_WORK TO DO_: Repeat exactly, and only, the lines below starting at the line that contains "is cut from" and ending at the line that contains "parameters, the angle", inclusive of both.

-- Start STORED ROWS --

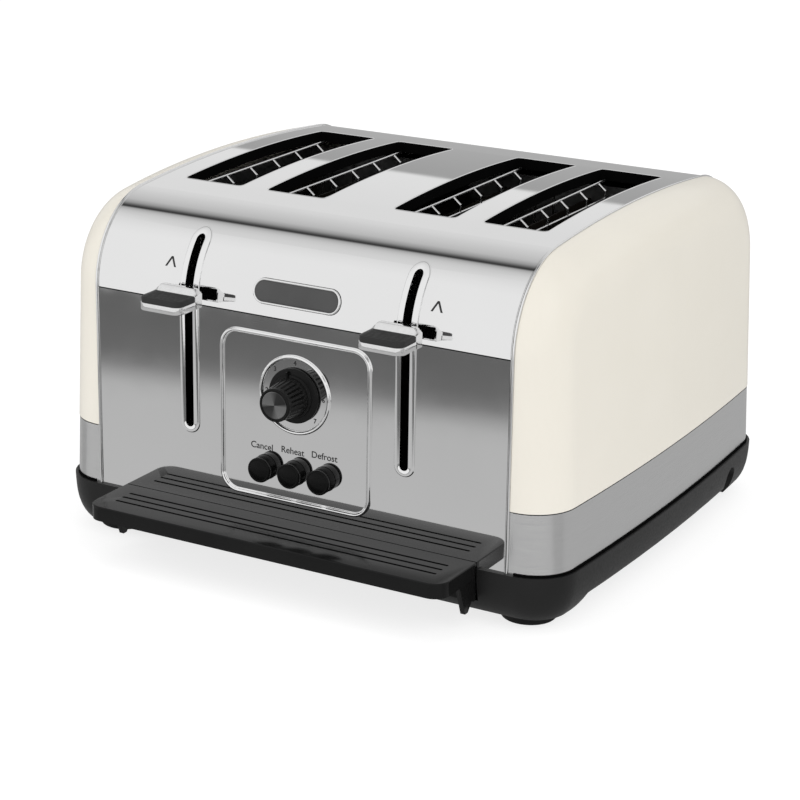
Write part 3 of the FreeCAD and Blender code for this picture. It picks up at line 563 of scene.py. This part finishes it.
def printed_text(name, words, x, z, size, bold=PRINT_BOLD):
    """Flat printed lettering on the front panel, centred at (x, z)."""
    curve = bpy.data.curves.new(name, "FONT")
    curve.body = words
    curve.size = size
    curve.align_x = "CENTER"
    curve.align_y = "CENTER"
    curve.resolution_u = 6
    curve.offset = bold
    curve.extrude = 0.015 * MM
    source = bpy.data.objects.new(name + "_source", curve)
    bpy.context.collection.objects.link(source)
    bpy.context.view_layer.update()
    graph = bpy.context.evaluated_depsgraph_get()
    mesh = bpy.data.meshes.new_from_object(source.evaluated_get(graph))
    bpy.data.objects.remove(source)
    stand = Matrix.Rotation(math.pi / 2, 4, "X")
    mesh.transform(Matrix.Translation((x, FRONT_Y - PRINT_RISE, z)) @ stand)
    mesh.materials.clear()
    piece(name, mesh, "housing", "dark_component", material=PRINT)


def printed_marks():
    """Function words above the buttons, and the numbers 1 to 7 round the dial."""
    for label, shift, height in (("Cancel", -2.4, 74.3), ("Reheat", -1.5, 74.9), ("Defrost", -0.1, 75.4)):
        button = middle("button_" + label.lower())
        printed_text("label_" + label.lower(), label, button.x + shift * MM, height * MM, 5.2 * MM)
    dial = middle("dial_ring")
    for number in range(1, 8):
        angle = math.radians(45 * (number - 4))
        radius = 17.8 * MM
        x = dial.x + radius * math.sin(angle)
        z = dial.z + radius * math.cos(angle)
        printed_text(f"dial_number_{number}", str(number), x, z, 3.6 * MM, 0.1 * MM)


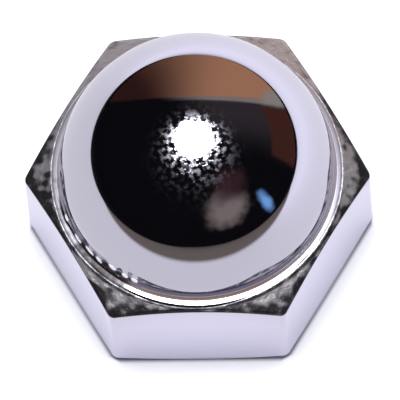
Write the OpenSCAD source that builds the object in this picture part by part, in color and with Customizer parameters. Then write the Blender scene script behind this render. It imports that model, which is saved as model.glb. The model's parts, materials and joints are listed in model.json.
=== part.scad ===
// Cap nut: a chamfered hexagon with a turned shoulder, and a half-ball dome over a blind threaded hole.
// It stands on its bearing face, centred on the origin, with the dome up.
// Two corners of the hexagon point along X and two wrench flats face along Y.

/* [Hexagon] */
// Width across the wrench flats
across_flats = 17; // [15:0.5:20]
// Height of the hexagon, from the bearing face to the ledge round the dome
hex_h = 7.3; // [5:0.1:10]
// Radius on the six upright corners
corner_r = 0.5; // [0.1:0.05:1.2]
// Distance from a flat in to the circle where the top chamfer starts
top_inset = 0.38; // [0.2:0.02:0.6]
// Slope of the top chamfer
top_chamfer_angle = 30; // [15:1:35]
// Radius of the shoulder between the ledge and the top chamfer
shoulder_r = 0.5; // [0.2:0.05:0.7]
// Distance from a flat in to the edge of the bearing face
bearing_inset = 0.2; // [0.05:0.05:0.6]
// Slope of the chamfer under the hexagon
bearing_chamfer_angle = 16; // [10:1:30]

/* [Dome] */
// Width of the ledge, from the dome's wall to the circle where the top chamfer starts
ledge_w = 0.35; // [0.3:0.01:0.8]
// Height of the straight wall under the dome
dome_wall_h = 0.15; // [0.14:0.01:1]
// Radius of the fillet at the foot of that wall
dome_foot_r = 0.1; // [0.05:0.01:0.12]

/* [Threaded hole] */
// Nominal diameter of the thread
thread_d = 10; // [8:0.5:11]
// Pitch of the thread
thread_pitch = 1.5; // [0.75:0.05:1.75]
// Depth of the hole at its full width
hole_depth = 10.5; // [8:0.5:11.5]
// Full angle of the pointed end of the hole
drill_point_angle = 118; // [90:1:140]
// Diameter of the countersink at the mouth
countersink_d = 10.8; // [10.2:0.1:12]
// Full angle of the countersink
countersink_angle = 120; // [90:1:130]

/* [Hidden] */
$fn = 96;
// Share of the full height of a sharp 60 degree thread that is cut into the nut
thread_share = 5 / 8;
// Steps that round each corner of the hexagon
corner_steps = 4;
// Overrun of a cutting form past the metal that it cuts
overrun = 1;

flat_r = across_flats / 2;
point_r = flat_r / cos(30);
corner_centre_r = (flat_r - corner_r) / cos(30);
turned_r = point_r + overrun;

bearing_r = flat_r - bearing_inset;
bearing_rise = (turned_r - bearing_r) * tan(bearing_chamfer_angle);
top_r = flat_r - top_inset;
top_drop = (turned_r - top_r) * tan(top_chamfer_angle);
shoulder_centre_r = top_r - shoulder_r * tan(top_chamfer_angle / 2);

dome_r = top_r - ledge_w;
dome_z = hex_h + dome_wall_h;
crown_z = dome_z + dome_r;

tap_r = thread_d / 2 - thread_share * thread_pitch * sin(60);
mouth_r = countersink_d / 2;
mouth_depth = (mouth_r - tap_r) / tan(countersink_angle / 2);
point_depth = tap_r / tan(drill_point_angle / 2);

// Hexagon with its six corners rounded in short steps that start and end square to the flats
module bar_section() {
    polygon([for (corner = [0:60:300], step = [0:corner_steps])
        let (turn = corner - 30 + 60 * step / corner_steps)
        corner_centre_r * [cos(corner), sin(corner)] + corner_r * [cos(turn), sin(turn)]]);
}

// Half section of the hexagon's turned ends, past the corners
module hex_profile() {
    polygon([
        [0, 0],
        [bearing_r, 0],
        [turned_r, bearing_rise],
        [turned_r, hex_h - top_drop],
        shoulder_point(top_chamfer_angle),
        shoulder_point(0),
        [0, hex_h]
    ]);
    translate([shoulder_centre_r, hex_h - shoulder_r])
        circle(r = shoulder_r);
}

// Place on the rounded shoulder where its face has this slope
function shoulder_point(slope) =
    [shoulder_centre_r, hex_h - shoulder_r] + shoulder_r * [sin(slope), cos(slope)];

// Half section of the dome, on its short straight wall
module dome_profile() {
    square([dome_r, dome_z]);
    translate([0, dome_z])
        intersection() {
            circle(r = dome_r);
            square(dome_r);
        }
    foot_fillet(dome_r, hex_h, dome_foot_r);
}

// Hollow round between a wall at this radius and the face that it stands on
module foot_fillet(wall_r, face_z, r) {
    translate([wall_r, face_z])
        difference() {
            square(r);
            translate([r, r])
                circle(r = r);
        }
}

// All that is turned on the bar: chamfers, shoulder and dome
module turned_form() {
    rotate_extrude() {
        hex_profile();
        dome_profile();
    }
}

// Drilled and countersunk hole, at the width that the thread is cut from
module tapped_hole() {
    rotate_extrude()
        polygon([
            [0, -overrun],
            [mouth_r + overrun * tan(countersink_angle / 2), -overrun],
            [tap_r, mouth_depth],
            [tap_r, hole_depth],
            [0, hole_depth + point_depth]
        ]);
}

module cap_nut() {
    color([0.80, 0.80, 0.83])
        difference() {
            intersection() {
                linear_extrude(crown_z + overrun)
                    bar_section();
                turned_form();
            }
            tapped_hole();
        }
}

cap_nut();
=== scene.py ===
"""A chrome-plated cap nut, standing on white paper under one overhead light.

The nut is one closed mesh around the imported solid: a half-ball dome, a hexagon with a turned and
chamfered shoulder, the bearing face and a blind threaded hole. Every surface is a function of two
parameters, the angle round the nut's axis and a place along its outline, in whole arrays.

Sizes in the classes are millimetres where they don't say metres. Blender's units are metres.
"""

import json
import logging
import math
from dataclasses import dataclass, field
from enum import Enum
from functools import reduce

import bpy
import numpy as np
from mathutils import Matrix, Vector


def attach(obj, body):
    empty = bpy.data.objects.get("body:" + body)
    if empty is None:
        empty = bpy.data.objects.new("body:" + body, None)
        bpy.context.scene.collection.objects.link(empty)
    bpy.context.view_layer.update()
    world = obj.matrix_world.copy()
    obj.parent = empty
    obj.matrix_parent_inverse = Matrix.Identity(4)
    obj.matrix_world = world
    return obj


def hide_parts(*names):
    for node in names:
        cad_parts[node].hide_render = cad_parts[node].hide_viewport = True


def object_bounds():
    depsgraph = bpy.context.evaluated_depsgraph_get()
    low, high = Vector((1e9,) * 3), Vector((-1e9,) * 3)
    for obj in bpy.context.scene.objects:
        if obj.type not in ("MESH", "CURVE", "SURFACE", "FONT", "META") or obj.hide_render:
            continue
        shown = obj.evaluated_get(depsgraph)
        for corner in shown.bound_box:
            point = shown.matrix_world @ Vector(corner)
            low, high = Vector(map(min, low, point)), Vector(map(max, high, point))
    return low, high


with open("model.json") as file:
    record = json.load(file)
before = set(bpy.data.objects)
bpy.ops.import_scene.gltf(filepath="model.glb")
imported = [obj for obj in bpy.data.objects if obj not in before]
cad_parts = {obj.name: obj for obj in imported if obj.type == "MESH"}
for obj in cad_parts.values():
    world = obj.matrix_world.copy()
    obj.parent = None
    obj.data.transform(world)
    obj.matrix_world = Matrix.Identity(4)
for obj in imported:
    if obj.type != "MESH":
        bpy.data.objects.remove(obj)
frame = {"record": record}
CAD_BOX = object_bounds()

LOG = logging.getLogger("cap_nut")
MM = 0.001
CORNERS = 6
SECTOR = 2 * math.pi / CORNERS
QUARTER = math.pi / 2

Array = np.ndarray
Socket = bpy.types.NodeSocket
Colour = tuple[float, float, float, float]
# Values between which a share rises
Span = tuple[float, float]
# Values between which a share rises, and then those between which it falls
Window = tuple[float, float, float, float]


class Region(Enum):
    """Stretches of the nut's outline that differ in finish."""

    DOME = "dome"
    NECK = "neck"
    SHOULDER = "shoulder"
    CHAMFER = "chamfer"
    FLAT = "flat"
    UNDERSIDE = "underside"
    HOLE = "hole"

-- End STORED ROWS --

_ANSWER TO THE TASK_:
// Drilled and countersunk hole, at the width that the thread is cut from
module tapped_hole() {
    rotate_extrude()
        polygon([
            [0, -overrun],
            [mouth_r + overrun * tan(countersink_angle / 2), -overrun],
            [tap_r, mouth_depth],
            [tap_r, hole_depth],
            [0, hole_depth + point_depth]
        ]);
}

module cap_nut() {
    color([0.80, 0.80, 0.83])
        difference() {
            intersection() {
                linear_extrude(crown_z + overrun)
                    bar_section();
                turned_form();
            }
            tapped_hole();
        }
}

cap_nut();
=== scene.py ===
"""A chrome-plated cap nut, standing on white paper under one overhead light.

The nut is one closed mesh around the imported solid: a half-ball dome, a hexagon with a turned and
chamfered shoulder, the bearing face and a blind threaded hole. Every surface is a function of two
parameters, the angle round the nut's axis and a place along its outline, in whole arrays.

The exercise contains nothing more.